Meditación sobre el Evangelio
Un hombre que lo pasaba regaladamente en la tierra: mucho dinero, buena mesa, repostería y cocina, preciosos cortinajes y ajuar, vestidos finísimos. Lo único malo que hacía era cuidarse exclusivamente de su comer y vestir y de pasarlo espléndidamente. No se preocupó de otros, no miró por sus prójimos más o menos necesitados, apurados, deshechos; ejemplo Lázaro, en el umbral de su casa, pidiendo limosna a los viandantes, los perros lamiendo sus llagas.
Padre es Dios, y soporta con pena la de sus hijos y no ve la hora de compensarlos con sobreabundancia abrumadora: «bienaventurados los que lloráis…».
Murió Lázaro y los ángeles le transportaron al cielo (hasta Cristo sustituíase por una espera dichosa en el seno de Abraham). Murió el rico y fue con pompa sepultado. Fue al infierno; se cambió entera la decoración. Pues ¿qué crímenes perpetró, qué injusticias, qué impiedades, qué sensualidades? Ninguna tal cometió, ninguna menciona el Maestro. Como aquellos píos que le contradecían, únicamente cometió el pecado de, siendo rico, no emplear su dinero en bien del prójimo; exactamente como aquellos oyentes que se preciaban del cumplimiento de la ley y menospreciaban el cumplimiento del amor.
Cayó al infierno: «Tuve hambre y no me diste de comer… estuve enfermo y no me visitaste». Compone el Maestro una agrupación de escenas separadas por una distancia de vértigo: Lázaro arriba feliz, el rico abajo entre tormentos.
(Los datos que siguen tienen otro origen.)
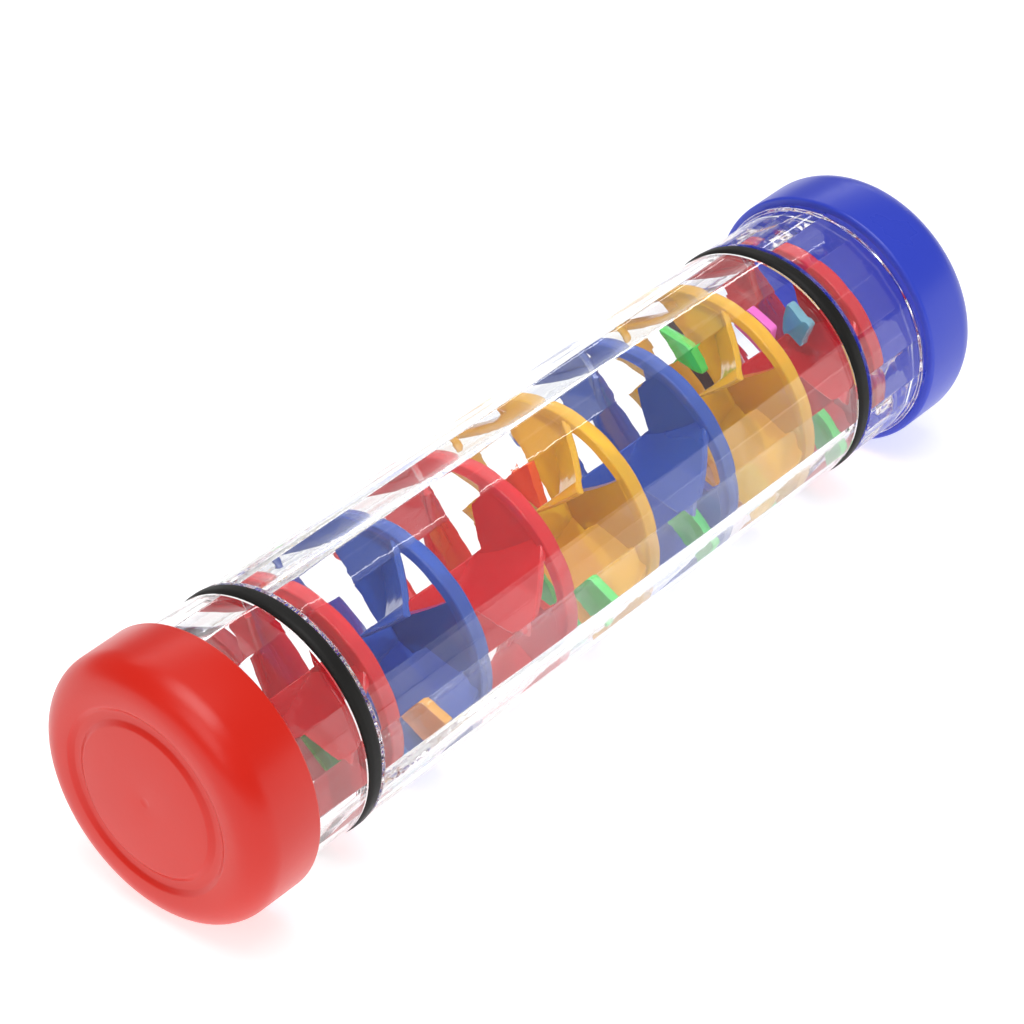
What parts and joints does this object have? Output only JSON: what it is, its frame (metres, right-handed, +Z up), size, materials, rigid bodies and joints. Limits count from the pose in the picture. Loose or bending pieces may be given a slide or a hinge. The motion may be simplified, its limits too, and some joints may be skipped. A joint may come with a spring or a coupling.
{
  "type": "rainstick",
  "caption": "Clear tube rainstick with red and blue end caps, coloured ramp baffles, rubber rings and loose translucent chips that rattle inside.",
  "frame": {"origin": "under the middle of the stick, at the level its caps lie on", "axes": "+X runs along the stick from the red end to the blue end, +Z is up, -Y is the front"},
  "size_m": [0.2, 0.0512, 0.0512],
  "materials": {
    "clear_tube": "polished clear plastic",
    "red_cap": "satin moulded plastic",
    "blue_cap": "satin moulded plastic",
    "rubber_ring": "matt black rubber",
    "red_baffle": "translucent moulded plastic",
    "blue_baffle": "translucent moulded plastic",
    "yellow_baffle": "translucent moulded plastic",
    "green_chip": "clear tinted plastic",
    "orange_chip": "clear tinted plastic",
    "yellow_chip": "clear tinted plastic",
    "orange_red_chip": "clear tinted plastic",
    "pink_chip": "clear tinted plastic",
    "light_blue_chip": "clear tinted plastic"
  },
  "bodies": {
    "stick": {"tube": "clear_tube", "red_cap": "red_cap", "blue_cap": "blue_cap", "red_end_rubber_ring": "rubber_ring", "blue_end_rubber_ring": "rubber_ring", "baffle_1_yellow": "yellow_baffle", "baffle_2_red": "red_baffle", "baffle_3_blue": "blue_baffle", "baffle_4_red": "red_baffle", "baffle_5_yellow": "yellow_baffle", "baffle_6_blue": "blue_baffle", "baffle_7_yellow": "yellow_baffle", "baffle_8_red": "red_baffle"},
    "chip_01": {"chip_01_light_blue": "light_blue_chip"},
    "chip_02": {"chip_02_pink": "pink_chip"},
    "chip_03": {"chip_03_yellow": "yellow_chip"},
    "chip_04": {"chip_04_green": "green_chip"},
    "chip_05": {"chip_05_orange": "orange_chip"},
    "chip_06": {"chip_06_green": "green_chip"},
    "chip_07": {"chip_07_green": "green_chip"},
    "chip_08": {"chip_08_orange_red": "orange_red_chip"},
    "chip_09": {"chip_09_green": "green_chip"},
    "chip_10": {"chip_10_orange": "orange_chip"},
    "chip_11": {"chip_11_green": "green_chip"},
    "chip_12": {"chip_12_green": "green_chip"},
    "chip_13": {"chip_13_green": "green_chip"},
    "chip_14": {"chip_14_pink": "pink_chip"},
    "chip_15": {"chip_15_light_blue": "light_blue_chip"}
  },
  "joints": [
    {"name": "chip_01_slide", "type": "slide", "parent": "stick", "child": "chip_01", "axis": [1, 0, 0], "range_m": [-0.01134, 0.00125]},
    {"name": "chip_02_slide", "type": "slide", "parent": "stick", "child": "chip_02", "axis": [1, 0, 0], "range_m": [-0.00629, 0.00629]},
    {"name": "chip_03_slide", "type": "slide", "parent": "stick", "child": "chip_03", "axis": [1, 0, 0], "range_m": [-0.00756, 0.00504]},
    {"name": "chip_04_slide", "type": "slide", "parent": "stick", "child": "chip_04", "axis": [1, 0, 0], "range_m": [-0.01441, 0]},
    {"name": "chip_05_slide", "type": "slide", "parent": "stick", "child": "chip_05", "axis": [1, 0, 0], "range_m": [-0.01006, 0]},
    {"name": "chip_06_slide", "type": "slide", "parent": "stick", "child": "chip_06", "axis": [1, 0, 0], "range_m": [-0.01658, 0]},
    {"name": "chip_07_slide", "type": "slide", "parent": "stick", "child": "chip_07", "axis": [1, 0, 0], "range_m": [-0.00952, 0]},
    {"name": "chip_08_slide", "type": "slide", "parent": "stick", "child": "chip_08", "axis": [1, 0, 0], "range_m": [-0.01179, 0.00208]},
    {"name": "chip_09_slide", "type": "slide", "parent": "stick", "child": "chip_09", "axis": [1, 0, 0], "range_m": [-0.017, 0]},
    {"name": "chip_10_slide", "type": "slide", "parent": "stick", "child": "chip_10", "axis": [1, 0, 0], "range_m": [-0.01658, 0]},
    {"name": "chip_11_slide", "type": "slide", "parent": "stick", "child": "chip_11", "axis": [1, 0, 0], "range_m": [-0.01615, 0.00084]},
    {"name": "chip_12_slide", "type": "slide", "parent": "stick", "child": "chip_12", "axis": [1, 0, 0], "range_m": [-0.01479, 0.00261]},
    {"name": "chip_13_slide", "type": "slide", "parent": "stick", "child": "chip_13", "axis": [1, 0, 0], "range_m": [-0.01019, 0.0068]},
    {"name": "chip_14_slide", "type": "slide", "parent": "stick", "child": "chip_14", "axis": [1, 0, 0], "range_m": [-0.00084, 0.01614]},
    {"name": "chip_15_slide", "type": "slide", "parent": "stick", "child": "chip_15", "axis": [1, 0, 0], "range_m": [-0.01449, 0]}
  ]
}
Pide agua el que fue rico, agua aunque fuera tan solo una gota; solicita misericordia de aquel con quien no tuvo misericordia; Dios se niega: «Con la medida que midiereis seréis medidos».
Las cosas han sucedido conforme a nuestra elección. Se le dijo Lázaro (a todos los infortunados del orbe): confía tus males al Padre, te los trocará en bienes eternos. Se lo dijo al rico egoísta: teme, tus bienes temporales que para ti solo acaparas, se te cambiarán en males eternos.
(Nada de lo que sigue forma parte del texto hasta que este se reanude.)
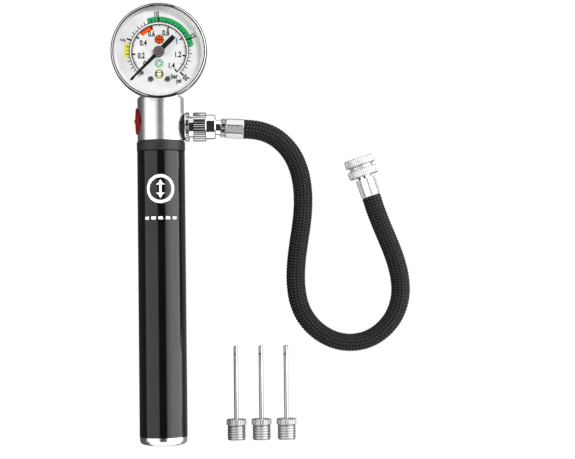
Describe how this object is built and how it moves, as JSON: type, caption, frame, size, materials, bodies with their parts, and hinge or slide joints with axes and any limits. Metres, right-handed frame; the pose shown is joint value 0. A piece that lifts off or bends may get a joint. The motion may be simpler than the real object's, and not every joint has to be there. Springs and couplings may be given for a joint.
{
  "type": "ball inflation pump",
  "caption": "Hand ball pump with a sliding black handle, chromed head, dial pressure gauge, press-to-bleed button, braided hose with a screw chuck, and loose needles.",
  "frame": {"origin": "centre of the gauge's flat back, on the surface that the pump lies on", "axes": "+Y along the barrel from the handle's cap to the gauge, +Z out of the dial, +X the side that the hose leaves"},
  "size_m": [0.1425, 0.2096, 0.029],
  "materials": {
    "chrome": "bright polished plating",
    "black_enamel": "satin black enamel",
    "cylinder_alloy": "drawn and polished",
    "bright_steel": "bright drawn steel",
    "brass": "turned brass",
    "black_rubber": "moulded rubber",
    "hose_braid": "tight herringbone nylon braid over a rubber hose",
    "white_plastic": "moulded acetal",
    "dark_plastic": "moulded nylon",
    "case_steel": "black painted pressed steel",
    "dial_enamel": "white enamel with printed scales",
    "clear_lens": "clear flat lens",
    "red_anodised": "red anodised, knurled",
    "dark_steel": "blackened steel",
    "pointer_black": "matt black paint",
    "hub_bronze": "dull bronze cap"
  },
  "bodies": {
    "pump_head": {"head_block": "chrome", "collar": "black_enamel", "inner_cylinder": "cylinder_alloy", "cylinder_gland": "dark_plastic", "gland_bumper": "black_rubber", "valve_seat": "brass", "valve_spring": "bright_steel", "bleed_guide": "brass", "bleed_spring": "bright_steel", "port_gasket": "black_rubber", "port_adapter": "chrome", "nut_washer": "black_rubber", "hose_stem": "chrome", "ferrule_near": "chrome", "hose": "hose_braid", "ferrule_far": "chrome", "chuck_stem": "chrome", "gauge_case": "case_steel", "gauge_bezel": "chrome", "lens_ring": "white_plastic", "gauge_lens": "clear_lens", "dial_plate": "dial_enamel", "dial_screws": "dark_steel", "stop_pin": "dark_steel", "hairspring": "brass", "back_plate": "brass", "front_plate": "brass", "movement_posts": "brass", "gauge_socket": "brass", "stem_seal": "black_rubber", "bourdon_tube": "brass", "tube_tip": "brass"},
    "handle": {"handle_tube": "black_enamel", "handle_bush": "white_plastic", "end_cap": "chrome", "cap_seal": "black_rubber", "piston_rod": "bright_steel", "piston": "white_plastic", "piston_seal": "black_rubber", "piston_screw": "bright_steel"},
    "outlet_valve": {"valve_disc": "black_rubber"},
    "bleed_valve": {"bleed_button": "red_anodised", "bleed_pin": "brass", "bleed_seal": "black_rubber"},
    "hose_nut": {"hose_nut": "chrome"},
    "needle_chuck": {"chuck_body": "chrome", "chuck_seal": "black_rubber"},
    "sector": {"sector_gear": "brass"},
    "link": {"gauge_link": "brass"},
    "pointer": {"pointer": "pointer_black", "pointer_hub": "hub_bronze", "pinion_shaft": "brass"},
    "needle_1": {"needle_base_1": "chrome", "needle_tube_1": "bright_steel"},
    "needle_2": {"needle_base_2": "chrome", "needle_tube_2": "bright_steel"},
    "needle_3": {"needle_base_3": "chrome", "needle_tube_3": "bright_steel"}
  },
  "joints": [
    {"name": "handle_pull", "type": "slide", "parent": "pump_head", "child": "handle", "axis": [0, -1, 0], "range_m": [0, 0.105]},
    {"name": "valve_lift", "type": "slide", "parent": "pump_head", "child": "outlet_valve", "axis": [0, 1, 0], "range_m": [0, 0.0008], "stiffness_N_per_m": 50, "springref_m": -0.002, "deforming": ["valve_spring"]},
    {"name": "bleed_press", "type": "slide", "parent": "pump_head", "child": "bleed_valve", "axis": [1, 0, 0], "range_m": [0, 0.0012], "stiffness_N_per_m": 400, "springref_m": -0.002, "deforming": ["bleed_spring"]},
    {"name": "nut_turn", "type": "hinge", "parent": "pump_head", "child": "hose_nut", "pos_m": [0.0206, -0.0347, 0.0116], "axis": [1, 0, 0], "continuous": true},
    {"name": "chuck_turn", "type": "hinge", "parent": "pump_head", "child": "needle_chuck", "pos_m": [0.09693, -0.05472, 0.0074], "axis": [-0.309, 0.9511, 0], "continuous": true},
    {"name": "sector_turn", "type": "hinge", "parent": "pump_head", "child": "sector", "pos_m": [0.0112, 0, 0.0177], "axis": [0, 0, 1], "range_deg": [0, 50], "stiffness_Nm_per_rad": 0.0005, "springref_deg": -11.46},
    {"name": "pointer_turn", "type": "hinge", "parent": "pump_head", "child": "pointer", "pos_m": [0, 0, 0.026], "axis": [0, 0, -1], "range_deg": [0, 270]},
    {"name": "link_swing", "type": "hinge", "parent": "sector", "child": "link", "pos_m": [0.01446, -0.00152, 0.0167], "axis": [0, 0, 1], "range_deg": [-50, 0]},
    {"name": "needle_1_lift", "type": "slide", "parent": "pump_head", "child": "needle_1", "axis": [0, 0, 1], "range_m": [0, 0.04]},
    {"name": "needle_2_lift", "type": "slide", "parent": "pump_head", "child": "needle_2", "axis": [0, 0, 1], "range_m": [0, 0.04]},
    {"name": "needle_3_lift", "type": "slide", "parent": "pump_head", "child": "needle_3", "axis": [0, 0, 1], "range_m": [0, 0.04]}
  ],
  "couplings": [
    {"joint": "pointer_turn", "follows": "sector_turn", "ratio": 5.4},
    {"joint": "link_swing", "follows": "sector_turn", "ratio": -1}
  ]
}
El rico que no amó al prójimo, sintió, sin embargo, en vida, afecto por su familia. Es pobreza del lenguaje disponer de una palabra para diversos conceptos que sólo guardan cierto parecido. La voluntad encariñada con la esposa o con los hijos, y con nadie más, es un egoísmo con dejos de amor. El genuino amor, la caridad, es universal, alcanza a todos como el fuego, calienta a todos los que se acercan, tanto más cuanto más se acercan o son más a tono con él; no ama a todos igual, sino según proximidad y según la afinidad que guardan los seres con su ardor.
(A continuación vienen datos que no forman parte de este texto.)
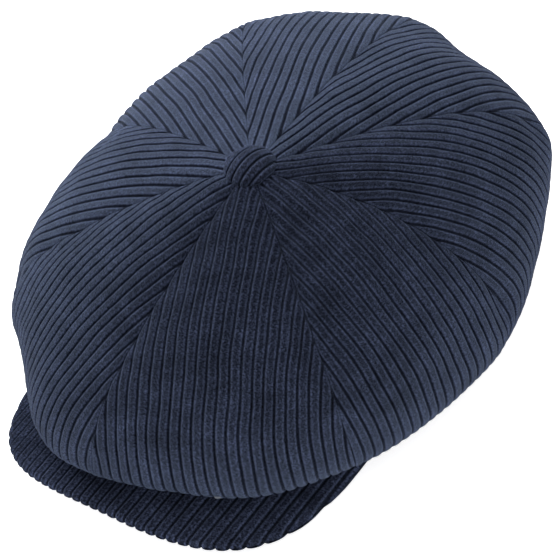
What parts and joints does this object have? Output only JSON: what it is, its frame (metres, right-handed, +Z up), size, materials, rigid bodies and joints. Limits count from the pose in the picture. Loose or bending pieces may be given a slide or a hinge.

Imaginarán algunos bienintencionados que con algún prodigio o aparición de ultratumba se darían aquellos a partido. Pero señalaba Jesús que hay obstinaciones contra la verdad que no se solventan con apariciones. Resucitará Lázaro y continuarán en su negativa; resucitó Jesús y persistieron adversos. Por eso concluye subrayando la malicia de tales: «No creerán aunque resucite uno de los muertos».